• Task prompt: State the count of lines below in which the word "scene" appears, and add nothing.

• Collected data:
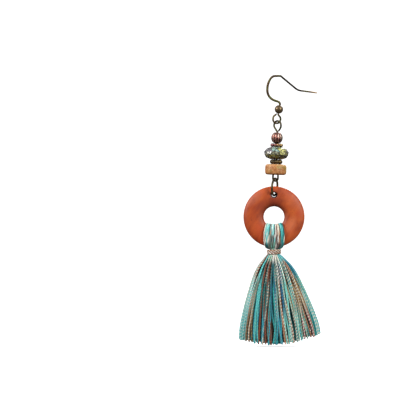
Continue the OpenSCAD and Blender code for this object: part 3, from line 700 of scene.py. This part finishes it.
def strand_line(angle, layer, emerge, spacing, drift):
    """A strand from inside the tie to the hem. layer is its share of the way out, emerge its share at the neck."""
    outermost = layer > 0.9
    reach = hem_share(angle) * (1 if outermost else 0.993)
    phase, swing = strands.uniform(0, 6.28), strands.uniform(0.3, 1.0) * drift
    neck = 1.65 * MM * emerge
    turn = Vector((math.cos(angle), math.sin(angle), 0))
    axis = Vector((NECK_X, 0, 0))
    knots = [
        axis + turn * neck * 0.85 + UP * (TIE_LOW.z + 1.15 * MM),
        axis + turn * neck + UP * (TIE_LOW.z + 0.35 * MM),
    ]
    for down, wide, deep in SKIRT_LINE:
        spread = eased(down / 0.5)
        out = (emerge + (1 - emerge) * spread) * layer if outermost else layer * (0.6 + 0.4 * spread)
        way = angle + swing * math.sin(phase + 4.2 * down) * down / 9
        knots.append(axis + Vector((
            (wide * SKIRT_W / 2 - STRAND_D / 2) * out * math.cos(way) + SKIRT_SHIFT * down,
            (deep * SKIRT_T / 2 - STRAND_D / 2) * out * math.sin(way),
            SKIRT_TOP - 0.1 * MM - down * (reach * SKIRT_L - 0.1 * MM))))
    return smooth_line(knots, spacing)


OVAL_STEPS = 720


def around_hem(count):
    """Angles that space count strands evenly along the hem's oval, counted from the left edge round by the front."""
    steps = [(-math.pi + 2 * math.pi * k / OVAL_STEPS) for k in range(OVAL_STEPS + 1)]
    run = [0.0]
    for a, b in zip(steps, steps[1:]):
        wide, deep = (math.cos(b) - math.cos(a)) * SKIRT_W, (math.sin(b) - math.sin(a)) * SKIRT_T
        run.append(run[-1] + math.hypot(wide, deep))
    angles = []
    for i in range(count):
        goal, k = run[-1] * (i + 0.5) / count, 0
        while run[k + 1] < goal:
            k += 1
        angles.append(steps[k])
    return angles


OUTER = 132
EMERGE = [1.0, 0.55, 0.8, 0.4, 0.92, 0.65]
WORD_STOPS = (0.05, 0.2, 0.46, 0.9)
# Painted shade: of every three outer strands, two are darkened towards the deep teal by these shares
STRAND_SHADE_SHARES = (0.0, 0.26, 0.08)
skirt = {"skirt_strands": thread_mesh(), "skirt_back_strands": thread_mesh()}
for i, angle in enumerate(around_hem(OUTER)):
    front = math.sin(angle) < 0
    across = (math.cos(angle) + 1) / 2 + strands.uniform(-0.028, 0.028)
    lots = [lot for limit, lot in FRONT_YARNS if across < limit] or [FRONT_YARNS[-1][1]]
    yarns = lots[0] if front else BACK_PLANS
    plan = yarns[(i + strands.randrange(2)) % len(yarns)]
    sideways = abs(math.cos(angle))
    emerge = 1.0 if sideways > 0.93 else EMERGE[i % len(EMERGE)]
    line = strand_line(angle, 1.0, emerge, 0.225 * MM, 0.35 if sideways > 0.8 else 1.0)
    thick = STRAND_D * strands.uniform(0.94, 1.08)
    colours = dyed(plan, STRAND_SHADE_SHARES[i % 3], WORD_STOPS if front else None)
    lay_thread(skirt["skirt_strands" if front else "skirt_back_strands"], line, thick, colours,
               strands.uniform(1.1, 1.5) * MM, 0.66, 8, strands.uniform(0, 6), lambda t: 0.66 + 0.34 * eased(t / 0.3))
for name, bm in skirt.items():
    thread_piece(name, bm, strand_thread, "pendant", "tassel_skirt")

INNER_LAYERS = ((0.88, 84), (0.7, 54), (0.48, 34), (0.22, 14))
# Painted shade: the inner strands are darkened towards the deep teal
inner_bm = thread_mesh()
for layer, count in INNER_LAYERS:
    for i, angle in enumerate(around_hem(count)):
        line = strand_line(angle + strands.uniform(-0.05, 0.05), layer, 0.7 * layer + 0.2, 0.55 * MM, 1.4)
        lay_thread(inner_bm, line, STRAND_D * 1.1, dyed(strands.choice(BACK_PLANS), 0.4), 2.0 * MM, 0.62, 6,
                   strands.uniform(0, 6), lambda t: 0.6 + 0.4 * eased(t / 0.3))
thread_piece("skirt_inner_strands", inner_bm, strand_thread, "pendant", "tassel_skirt")

# The band: threads through the ring's eye, over its lower rim and down both faces
RING_R, RING_EYE_R, RING_T = 12.5 * MM, 4.2 * MM, 3.4 * MM
SECTION_R, SECTION_HALF_W = (RING_R + RING_EYE_R) / 2, (RING_R - RING_EYE_R) / 2
BAND_W = 8.9 * MM
# Degrees round the ring's section from its eye, and the band's share of its width there
BAND_LINE = [(0, 0.68), (20, 0.73), (42, 0.82), (66, 0.94), (90, 1.0), (116, 1.0), (140, 0.93)]
BAND_PLANS = [
    "cream white cream", "aqua cream/navy navy/deep", "aqua/white aqua teal/navy", "aqua aqua/white taupe/teal",
    "deep/teal cream/taupe taupe", "tan/mauve taupe/mauve taupe/deep", "aqua/mauve deep/taupe taupe/sea",
    "white/aqua mauve/taupe taupe/deep", "aqua mauve/deep sea/taupe", "brown/deep white/aqua taupe/sea",
    "white white/brown white/taupe", "brown/rust mauve/brown brown/mauve", "cream cream/white brown",
    "cream/tan tan/brown brown/deep", "deep deep mauve/deep", "turq/aqua turq teal/mauve", "turq turq/teal teal/deep",
    "deep/teal deep/cream deep/sea",
]
BAND_THREAD_D = 0.66 * MM


def on_section(offset, turn):
    """Across and deep on the ring's rounded section, offset outwards, turn degrees round from the eye."""
    c, s = math.cos(math.radians(turn)), math.sin(math.radians(turn))
    halves = ((SECTION_HALF_W, c), (RING_T / 2, s))
    return [(half + offset) * math.copysign(abs(v) ** (2 / 2.3), v) for half, v in halves]


def band_lift(share, turn):
    """How far the middle of an outer thread lies off the wood: its top edge in the eye is nearly level."""
    eye = 1.02 - 0.62 * abs(share) ** 1.7
    face = 0.98 - 0.42 * share ** 4
    return eye + (face - eye) * eased(turn / 55)


def band_line(share, layer):
    """A band thread at share of the width, from the neck up the front, through the eye and down the back."""
    def face(side):
        knots = []
        for turn, spread in BAND_LINE:
            lift = band_lift(share, turn) if layer == 0 else 0.56 - 0.1 * share * share
            across, deep = on_section(lift * MM, turn)
            x, r = share * (spread * BAND_W / 2 - 0.1 * MM), SECTION_R - across
            knots.append(RING_AT + Vector((x, side * deep, -math.sqrt(r * r - x * x))))
        bow = math.sqrt(max(0.0, 1 - share * share))
        gathered = side * (0.75 + (0.75 - 0.3 * layer) * bow) * MM
        knots.append(Vector((RING_AT.x + share * 3.3 * MM, gathered, TIE_HIGH.z + 0.45 * MM)))
        neck = Vector((NECK_X + share * 1.6 * MM, side * (0.35 + 1.2 * bow) * MM, 0))
        knots.append(neck + UP * (TIE_HIGH.z - 0.15 * MM))
        knots.append(neck + UP * (TIE_HIGH.z - 1.0 * MM))
        return knots
    return smooth_line(face(-1)[::-1] + face(1)[1:], 0.4 * MM)


# Painted shade: the under layer of band threads is darkened towards the deep teal
band_bm = thread_mesh()
for layer in (0, 1):
    for i, plan in enumerate(BAND_PLANS[layer:]):
        share = (2 * (i + 0.5 * (1 + layer)) / len(BAND_PLANS) - 1) * 0.98
        words = plan.split()
        up, down = [words[2]] + words[::-1], words + [words[2]]
        colours = dyed(" ".join(up + words[:1] + words[:1] + down), 0.45 * layer)
        slim = 0.3 * abs(share) ** 3
        lay_thread(band_bm, band_line(share, layer), BAND_THREAD_D * (1 - slim / 2), colours, 6 * MM, 0.76, 10,
                   strands.uniform(0, 6), lambda t: 1 - slim * (1 - eased(abs(t - 0.5) / 0.2)))
thread_piece("ring_band_threads", band_bm, band_thread, "pendant", "tassel_band")

# The tie: one thick twisted thread, wound from a start at the back to an end at the back
TIE_R, TIE_D, TIE_THREAD_D = 2.5 * MM, 0.85 * MM, 0.9 * MM
TIE_TURNS, TIE_KNOTS = 3, 24
TIE_PLAN = ("pink/rust white/rust pink/brown cream/rust white/rust cream/brown white/rust pink/brown cream/rust "
            "pink/brown")
tie_knots = []
for k in range(TIE_KNOTS * TIE_TURNS + 1):
    turn = math.pi / 2 + 2 * math.pi * k / TIE_KNOTS
    height = TIE_LOW.z + TIE_D / 2 + (TIE_HIGH.z - TIE_LOW.z - TIE_D) * k / (TIE_KNOTS * TIE_TURNS)
    tie_knots.append(Vector((NECK_X + TIE_R * math.cos(turn), TIE_R * math.sin(turn), height)))
tie_bm = thread_mesh()
lay_thread(tie_bm, smooth_line(tie_knots, 0.16 * MM), TIE_THREAD_D, dyed(TIE_PLAN), 1.35 * MM, 0.6, 12)
thread_piece("tie_thread_wound", tie_bm, tie_thread, "pendant", "tassel_tie")

# Stage and lights -------------------------------------------------------------------------------------------------
FLOOR_Z = -110.1 * MM
FLOOR_R, SWEEP_R, SWEEP_STEPS, WALL_H = 1.6, 0.8, 8, 1.6
bm = bmesh.new()
bmesh.ops.create_circle(bm, segments=96, radius=FLOOR_R, cap_ends=True)
rim = [e for e in bm.edges if e.is_boundary]
for k in range(1, SWEEP_STEPS + 1):
    turn = math.pi / 2 * k / SWEEP_STEPS
    made = bmesh.ops.extrude_edge_only(bm, edges=rim)["geom"]
    verts = [v for v in made if isinstance(v, bmesh.types.BMVert)]
    for v in verts:
        v.co = Vector((v.co.x, v.co.y, 0)).normalized() * (FLOOR_R + SWEEP_R * math.sin(turn))
        v.co.z = SWEEP_R * (1 - math.cos(turn))
    rim = [e for e in made if isinstance(e, bmesh.types.BMEdge) and e.is_boundary]
made = bmesh.ops.extrude_edge_only(bm, edges=rim)["geom"]
bmesh.ops.translate(bm, vec=(0, 0, WALL_H), verts=[v for v in made if isinstance(v, bmesh.types.BMVert)])
bmesh.ops.translate(bm, vec=(0, 0, FLOOR_Z), verts=bm.verts[:])
bmesh.ops.recalc_face_normals(bm, faces=bm.faces[:])
bmesh.ops.reverse_faces(bm, faces=bm.faces[:])
floor_paint = Paint("pale_floor", Base_Color=(0.86, 0.86, 0.86, 1), Roughness=0.3,
                    Emission_Color=(1, 1, 1, 1), Emission_Strength=0.75)
floor_mesh = bpy.data.meshes.new("floor_sweep")
bm.to_mesh(floor_mesh)
bm.free()
floor_mesh.shade_smooth()
floor_mesh.materials.append(floor_paint.material)
floor = bpy.data.objects.new("floor_sweep", floor_mesh)
bpy.context.scene.collection.objects.link(floor)
floor.visible_glossy = False
floor.visible_diffuse = False

# The room is bright above and darker below
studio = bpy.data.worlds.new("studio")
studio.use_nodes = True
bpy.context.scene.world = studio
room = Nodes(studio.node_tree)
background = room.tree.nodes["Background"]
height = room.node("SeparateXYZ", None, {0: room.node("TexCoord", output="Generated")}, "Z")
room.feed(background.inputs["Color"], room.ramp(height * 0.5 + 0.5, [
    (0.2, (0.2, 0.2, 0.21, 1)), (0.48, (0.4, 0.4, 0.41, 1)), (0.6, (0.8, 0.8, 0.82, 1)), (0.9, (1, 1, 1, 1)),
]))
background.inputs["Strength"].default_value = 0.52


EARRING_MIDDLE = Vector((0, 0, -0.055))


def softbox(name, place, size, power):
    """A rectangular lamp that faces the earring's middle."""
    data = bpy.data.lights.new(name, "AREA")
    data.shape, data.size, data.size_y, data.energy = "RECTANGLE", size[0], size[1], power
    lamp = bpy.data.objects.new(name, data)
    lamp.location = place
    lamp.rotation_euler = (EARRING_MIDDLE - Vector(place)).to_track_quat("-Z", "Y").to_euler()
    bpy.context.scene.collection.objects.link(lamp)


softbox("key", (-0.85, -0.4, 0.45), (0.5, 0.5), 11)
softbox("fill", (0.6, -0.55, 0.3), (0.35, 0.5), 6.8)
softbox("rim", (0.2, 0.7, 0.5), (0.5, 0.3), 5)

bpy.context.view_layer.update()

• Task answer: 4